In January, it emerged the UN would not be adequately prepared to act should the worst scenario of violence occur in Burundi, according to a leaked memo written by the UN head of the department of peacekeeping operations. Because the UN does not have a great track record in intervening in this sort of situation, and because has so far pushed for a local solution, led by either the AU or the East African Community, McKeon believes the world body "may be held back by the AU's lack of motivation".

Additionally, the analyst also believed Maprobu's deployment was unlikely because the bloc probably wouldn't have had head of states' votes for it, and because there was no clear mandate for the troops. "Firstly, no one wanted to commit any money or troops to the mission," McKeon said.

"The troops leaders were thinking about sending were not given any experience and no one really knew what they would be doing. How do you send a peacekeeping mission where you're trying to defend the population not just from militias and rebel groups but also from the government itself? It would have been a complete mess."

A negotiated political solution?

One of Moon's goal is to gather all Burundian political leaders and civil society representatives around a table to negotiate a political solution, but McKeon claimed this solution "looks increasingly unlikely". "The things last year's coup attempt seems to have done is to make Nkurunziza full back on the men who were his inner circle during the civil war," he said referring, for instance, to former security minister Alain Guillaume Bunyoni and and hard-liner General Adolphe Nshimirimana, who was killed on 2 August 2015.

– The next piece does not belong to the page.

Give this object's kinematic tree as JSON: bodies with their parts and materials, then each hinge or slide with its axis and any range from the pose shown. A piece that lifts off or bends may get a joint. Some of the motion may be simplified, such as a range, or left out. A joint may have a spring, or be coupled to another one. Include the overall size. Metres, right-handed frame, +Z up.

"They are military leaders, army officers who have fought in the 'maquis' the bush. It drove out the more political wing of the Hutu elite and the ruling CNDD-FDD party. One such personality, Leonard Ndyangoma, is now in the opposition. The people who would have pushed for talks with the opposition are now in the opposition themselves. So it's very difficult to see them reaching any kind of solution," McKeon explained.

Burundi violence
A man pushes his bicycle to deliver a coffin in the Bujumbura suburb of Kanyosha on 10 January 2016. Griff Tapper/AFP/Getty Images

A series of targeted sanctions?

On Monday, activists and opposition leaders in Burundi called on the AU to impose economic sanctions to oblige Nkurunziza to enter a political dialogue. "He wants to stay in power at any cost, and the kind of language the people around him speak is one of violence. So could sanctions work? It's difficult to see that happening. [ICC-indicted] Sudanese President Omar al-Bashir, himself under sanctions, is a member of the AU, so it's not clear how much that's going to have an effect."

The European Union already adopted sanctions against four top Burundi officials in October - measures McKeon said have had only a limited impact. "It's not clear how the AU will respond, especially as a number of AU leaders are also eyeing another term in office. That might disrupt the idea of sanctions," he said, adding that Burundi's re-election to the AU's Peace and Security Council could also deter member states from imposing sanctions.

A rebellion threat?

The situation was further complicated at the tail end of 2015 by the formation of two insurgency groups, the Republican Forces of Burundi (Forces républicaines du Burundi, Forebu) and Resistance to the Rule of Law in Burundi (Résistance pour un Etat de droit au Burundi, RED-Tabara).

Both Forebu – led by general Godefroid Niyombare, who was behind the failed 13 May coup in Burundi – and RED-Tabara have pledged to oust Nkurunziza, but McKeon, questioned whether they were "strong enough to actually overthrow him". Equally, the analyst said, Nkurunziza may not be able to really crush the rebellions – which could prolong the fight.